1. logs!

Can anyone give me a hand with this one?

loga(x) + loga(x - 2) = loga(x + 4)

2. Originally Posted by rtwilton
Can anyone give me a hand with this one?

loga(x) + loga(x - 2) = loga(x + 4)
Hello rt,

Remember $\log_bm + \log_bn = \log_bmn$

$\log_ax+\log_a(x-2)=\log_a(x+4)$

$\log_ax(x-2)=\log_a(x+4)$

$x(x-2)=x+4$

Can you finish from here?

3. I think so. I distributed it out, got everything on one side and got:

x^2 -3x - 4 = 0

so x = -1 and x = 4

but x cannot be a negative number right? so x=4 is the answer?

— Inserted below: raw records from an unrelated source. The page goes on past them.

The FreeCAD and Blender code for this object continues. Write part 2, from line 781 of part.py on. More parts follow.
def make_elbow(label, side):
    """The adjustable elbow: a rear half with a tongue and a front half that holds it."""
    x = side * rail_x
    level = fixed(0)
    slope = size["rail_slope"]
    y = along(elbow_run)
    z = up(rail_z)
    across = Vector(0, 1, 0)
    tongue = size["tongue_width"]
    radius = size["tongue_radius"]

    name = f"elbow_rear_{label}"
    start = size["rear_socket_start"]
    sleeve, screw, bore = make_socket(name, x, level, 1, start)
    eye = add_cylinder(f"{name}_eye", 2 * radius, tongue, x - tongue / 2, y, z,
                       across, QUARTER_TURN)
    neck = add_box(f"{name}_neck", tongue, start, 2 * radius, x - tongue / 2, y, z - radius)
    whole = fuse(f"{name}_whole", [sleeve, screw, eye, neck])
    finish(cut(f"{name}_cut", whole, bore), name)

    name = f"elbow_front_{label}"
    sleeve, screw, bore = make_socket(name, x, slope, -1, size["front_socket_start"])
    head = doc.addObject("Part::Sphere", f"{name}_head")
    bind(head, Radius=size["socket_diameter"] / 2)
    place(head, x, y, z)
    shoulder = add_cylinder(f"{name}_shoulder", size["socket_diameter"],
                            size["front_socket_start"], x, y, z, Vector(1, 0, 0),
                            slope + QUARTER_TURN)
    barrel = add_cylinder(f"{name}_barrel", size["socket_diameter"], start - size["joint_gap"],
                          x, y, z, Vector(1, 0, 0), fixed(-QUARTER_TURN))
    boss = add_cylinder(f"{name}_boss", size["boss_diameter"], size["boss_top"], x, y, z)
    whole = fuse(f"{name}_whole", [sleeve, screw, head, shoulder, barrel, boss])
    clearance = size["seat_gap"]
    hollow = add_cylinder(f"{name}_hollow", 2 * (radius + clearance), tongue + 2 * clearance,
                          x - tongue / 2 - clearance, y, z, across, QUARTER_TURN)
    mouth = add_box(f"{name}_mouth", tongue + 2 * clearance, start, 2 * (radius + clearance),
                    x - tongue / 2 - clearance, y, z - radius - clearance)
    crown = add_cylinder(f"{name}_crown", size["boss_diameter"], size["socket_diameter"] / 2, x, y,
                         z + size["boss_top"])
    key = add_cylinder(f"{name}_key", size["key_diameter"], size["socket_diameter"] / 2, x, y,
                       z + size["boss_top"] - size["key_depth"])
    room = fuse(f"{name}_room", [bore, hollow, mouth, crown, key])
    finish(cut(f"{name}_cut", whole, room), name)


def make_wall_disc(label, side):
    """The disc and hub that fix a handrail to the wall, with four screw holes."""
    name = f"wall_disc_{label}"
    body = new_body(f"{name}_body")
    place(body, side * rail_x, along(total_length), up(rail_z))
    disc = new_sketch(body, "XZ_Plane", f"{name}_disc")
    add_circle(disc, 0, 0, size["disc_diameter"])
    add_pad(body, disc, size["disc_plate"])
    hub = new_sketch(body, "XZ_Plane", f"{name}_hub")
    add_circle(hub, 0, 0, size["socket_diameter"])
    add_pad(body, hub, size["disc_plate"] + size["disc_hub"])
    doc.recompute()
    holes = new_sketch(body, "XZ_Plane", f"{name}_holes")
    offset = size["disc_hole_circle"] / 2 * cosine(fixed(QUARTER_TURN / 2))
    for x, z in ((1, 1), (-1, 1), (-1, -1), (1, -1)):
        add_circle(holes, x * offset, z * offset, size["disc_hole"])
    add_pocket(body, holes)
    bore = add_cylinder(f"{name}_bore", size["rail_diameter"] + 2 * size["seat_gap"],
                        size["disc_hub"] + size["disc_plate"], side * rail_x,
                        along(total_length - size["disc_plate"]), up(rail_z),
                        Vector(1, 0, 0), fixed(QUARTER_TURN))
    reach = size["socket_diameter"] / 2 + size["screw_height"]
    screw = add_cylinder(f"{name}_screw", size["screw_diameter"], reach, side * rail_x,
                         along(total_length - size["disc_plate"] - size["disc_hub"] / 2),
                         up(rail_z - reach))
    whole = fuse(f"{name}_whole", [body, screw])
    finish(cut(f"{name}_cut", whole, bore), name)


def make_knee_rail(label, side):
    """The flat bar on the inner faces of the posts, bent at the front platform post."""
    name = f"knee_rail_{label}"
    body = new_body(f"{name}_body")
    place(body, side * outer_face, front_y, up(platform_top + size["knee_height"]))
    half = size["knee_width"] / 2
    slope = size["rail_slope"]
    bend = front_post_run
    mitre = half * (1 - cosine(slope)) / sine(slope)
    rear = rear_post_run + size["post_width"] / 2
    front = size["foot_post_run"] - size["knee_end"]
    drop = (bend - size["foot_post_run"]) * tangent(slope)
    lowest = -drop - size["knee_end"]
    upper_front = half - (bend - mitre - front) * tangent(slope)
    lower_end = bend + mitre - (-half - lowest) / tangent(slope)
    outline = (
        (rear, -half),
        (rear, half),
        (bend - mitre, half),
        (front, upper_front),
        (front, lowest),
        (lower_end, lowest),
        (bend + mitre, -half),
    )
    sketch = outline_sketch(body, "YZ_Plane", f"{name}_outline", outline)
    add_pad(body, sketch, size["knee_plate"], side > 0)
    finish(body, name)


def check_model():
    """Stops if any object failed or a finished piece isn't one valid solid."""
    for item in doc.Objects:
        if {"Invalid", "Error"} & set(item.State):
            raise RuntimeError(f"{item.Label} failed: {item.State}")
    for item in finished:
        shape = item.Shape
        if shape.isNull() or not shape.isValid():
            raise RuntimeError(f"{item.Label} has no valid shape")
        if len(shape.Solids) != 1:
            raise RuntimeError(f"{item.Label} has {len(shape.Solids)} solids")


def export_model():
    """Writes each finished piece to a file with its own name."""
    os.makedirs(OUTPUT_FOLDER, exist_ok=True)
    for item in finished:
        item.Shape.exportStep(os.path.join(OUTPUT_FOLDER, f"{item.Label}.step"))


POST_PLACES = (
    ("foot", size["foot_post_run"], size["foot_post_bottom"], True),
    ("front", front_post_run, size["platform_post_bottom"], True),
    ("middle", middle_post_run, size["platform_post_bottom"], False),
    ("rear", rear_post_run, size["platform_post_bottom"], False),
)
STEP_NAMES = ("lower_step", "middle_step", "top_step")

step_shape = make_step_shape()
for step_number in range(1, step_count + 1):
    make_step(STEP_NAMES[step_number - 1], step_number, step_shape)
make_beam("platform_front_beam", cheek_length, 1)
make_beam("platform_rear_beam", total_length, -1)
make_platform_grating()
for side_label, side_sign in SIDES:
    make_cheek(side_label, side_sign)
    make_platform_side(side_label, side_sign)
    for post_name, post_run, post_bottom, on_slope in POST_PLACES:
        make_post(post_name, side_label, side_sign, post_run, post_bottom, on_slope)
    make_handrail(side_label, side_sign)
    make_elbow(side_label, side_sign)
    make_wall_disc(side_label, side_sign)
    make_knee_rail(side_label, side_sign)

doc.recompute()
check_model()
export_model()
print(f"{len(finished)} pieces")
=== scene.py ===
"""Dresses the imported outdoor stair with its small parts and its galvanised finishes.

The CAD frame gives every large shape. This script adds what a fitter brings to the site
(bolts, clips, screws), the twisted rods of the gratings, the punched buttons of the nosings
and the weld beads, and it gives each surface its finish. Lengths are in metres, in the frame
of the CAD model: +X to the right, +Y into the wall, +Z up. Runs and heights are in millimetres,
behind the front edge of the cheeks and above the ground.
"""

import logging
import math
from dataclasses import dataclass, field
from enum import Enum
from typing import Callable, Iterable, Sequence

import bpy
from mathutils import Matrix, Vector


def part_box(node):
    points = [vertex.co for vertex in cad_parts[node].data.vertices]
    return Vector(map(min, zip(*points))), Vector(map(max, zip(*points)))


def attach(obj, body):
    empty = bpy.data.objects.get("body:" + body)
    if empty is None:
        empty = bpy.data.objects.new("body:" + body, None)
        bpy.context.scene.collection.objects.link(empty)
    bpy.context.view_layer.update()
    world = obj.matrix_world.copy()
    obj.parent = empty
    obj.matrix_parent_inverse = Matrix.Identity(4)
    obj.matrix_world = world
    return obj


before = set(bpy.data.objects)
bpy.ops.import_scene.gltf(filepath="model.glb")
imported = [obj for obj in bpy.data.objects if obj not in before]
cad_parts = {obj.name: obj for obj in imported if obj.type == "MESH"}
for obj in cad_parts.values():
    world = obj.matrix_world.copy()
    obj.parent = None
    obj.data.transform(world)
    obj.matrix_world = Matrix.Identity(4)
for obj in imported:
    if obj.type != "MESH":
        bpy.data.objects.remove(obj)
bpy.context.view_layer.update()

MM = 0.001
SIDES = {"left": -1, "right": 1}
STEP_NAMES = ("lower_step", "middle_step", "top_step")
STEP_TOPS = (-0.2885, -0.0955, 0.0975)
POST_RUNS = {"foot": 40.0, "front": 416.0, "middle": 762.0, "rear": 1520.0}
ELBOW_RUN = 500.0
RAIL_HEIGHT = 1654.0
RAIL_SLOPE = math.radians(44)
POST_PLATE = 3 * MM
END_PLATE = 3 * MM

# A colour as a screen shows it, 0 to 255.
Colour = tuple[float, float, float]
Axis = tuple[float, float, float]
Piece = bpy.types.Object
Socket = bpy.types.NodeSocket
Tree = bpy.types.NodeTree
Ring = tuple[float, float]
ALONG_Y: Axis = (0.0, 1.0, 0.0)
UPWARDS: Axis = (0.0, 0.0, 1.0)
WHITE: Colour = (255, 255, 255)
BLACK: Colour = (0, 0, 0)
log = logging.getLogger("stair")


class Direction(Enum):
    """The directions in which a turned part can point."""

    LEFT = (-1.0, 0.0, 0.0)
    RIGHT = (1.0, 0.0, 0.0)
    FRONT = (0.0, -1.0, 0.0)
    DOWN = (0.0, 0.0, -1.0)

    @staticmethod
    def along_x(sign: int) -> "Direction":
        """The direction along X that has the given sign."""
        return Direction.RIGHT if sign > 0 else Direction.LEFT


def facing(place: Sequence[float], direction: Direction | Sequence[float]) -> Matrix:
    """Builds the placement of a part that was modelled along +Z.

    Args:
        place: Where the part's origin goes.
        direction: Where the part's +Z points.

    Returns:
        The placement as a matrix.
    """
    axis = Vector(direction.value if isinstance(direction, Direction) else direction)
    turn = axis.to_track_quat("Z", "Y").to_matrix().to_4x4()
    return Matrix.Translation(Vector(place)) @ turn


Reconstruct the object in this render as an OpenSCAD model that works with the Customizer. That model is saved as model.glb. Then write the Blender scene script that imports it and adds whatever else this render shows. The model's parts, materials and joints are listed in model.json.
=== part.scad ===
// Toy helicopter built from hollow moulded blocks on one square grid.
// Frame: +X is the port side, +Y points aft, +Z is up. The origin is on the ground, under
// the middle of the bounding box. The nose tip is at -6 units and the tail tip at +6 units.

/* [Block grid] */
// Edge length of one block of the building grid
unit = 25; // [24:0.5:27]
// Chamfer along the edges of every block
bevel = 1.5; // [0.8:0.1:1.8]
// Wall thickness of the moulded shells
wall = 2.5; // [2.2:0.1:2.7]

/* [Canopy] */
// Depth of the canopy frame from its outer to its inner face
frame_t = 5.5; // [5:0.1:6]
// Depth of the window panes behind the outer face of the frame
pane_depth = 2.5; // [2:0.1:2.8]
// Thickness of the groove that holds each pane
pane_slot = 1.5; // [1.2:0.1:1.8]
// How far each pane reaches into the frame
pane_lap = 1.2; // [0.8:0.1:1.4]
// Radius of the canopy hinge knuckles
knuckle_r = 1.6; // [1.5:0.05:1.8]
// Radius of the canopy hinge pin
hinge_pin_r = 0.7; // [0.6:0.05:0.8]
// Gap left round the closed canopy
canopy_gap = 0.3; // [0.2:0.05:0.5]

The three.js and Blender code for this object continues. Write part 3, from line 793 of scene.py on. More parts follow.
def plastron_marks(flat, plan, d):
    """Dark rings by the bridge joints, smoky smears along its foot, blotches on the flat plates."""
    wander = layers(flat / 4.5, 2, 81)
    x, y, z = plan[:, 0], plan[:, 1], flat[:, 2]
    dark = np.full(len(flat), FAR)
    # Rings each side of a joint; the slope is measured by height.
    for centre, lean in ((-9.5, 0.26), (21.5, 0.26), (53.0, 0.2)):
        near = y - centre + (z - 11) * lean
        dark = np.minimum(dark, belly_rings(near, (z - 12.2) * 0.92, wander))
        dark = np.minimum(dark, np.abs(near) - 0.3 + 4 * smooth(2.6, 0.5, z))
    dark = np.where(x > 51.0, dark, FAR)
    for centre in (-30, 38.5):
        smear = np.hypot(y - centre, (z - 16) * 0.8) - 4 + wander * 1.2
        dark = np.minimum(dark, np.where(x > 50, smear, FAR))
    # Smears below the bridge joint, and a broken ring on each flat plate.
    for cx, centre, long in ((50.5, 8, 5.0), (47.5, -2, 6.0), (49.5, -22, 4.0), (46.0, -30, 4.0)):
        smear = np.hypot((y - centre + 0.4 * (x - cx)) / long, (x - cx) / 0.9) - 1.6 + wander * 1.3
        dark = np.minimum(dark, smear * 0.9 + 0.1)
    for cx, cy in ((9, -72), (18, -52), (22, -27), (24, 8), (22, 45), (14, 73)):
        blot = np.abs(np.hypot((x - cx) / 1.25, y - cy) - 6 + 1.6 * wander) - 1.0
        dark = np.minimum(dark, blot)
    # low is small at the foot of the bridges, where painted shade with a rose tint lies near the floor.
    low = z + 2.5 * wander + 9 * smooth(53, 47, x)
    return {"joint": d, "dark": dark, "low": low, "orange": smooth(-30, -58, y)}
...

4. Originally Posted by rtwilton
I think so. I distributed it out, got everything on one side and got:

x^2 -3x - 4 = 0

so x = -1 and x = 4

but x cannot be a negative number right? so x=4 is the answer?
You can take the log of a negative number,
but your answer is no longer "real", but complex.

A logarithm is the inverse of a power.

If $y=10^x$, then $x=\log(y)$.

$10^x$ is always positive. As a result, you can only take the log of a positive number.

However, 10 raised to an imaginary number can be negative, so the log of a negative number is imaginary.

So long as you use restrict your domain to real numbers, the log of a negative number is undefined.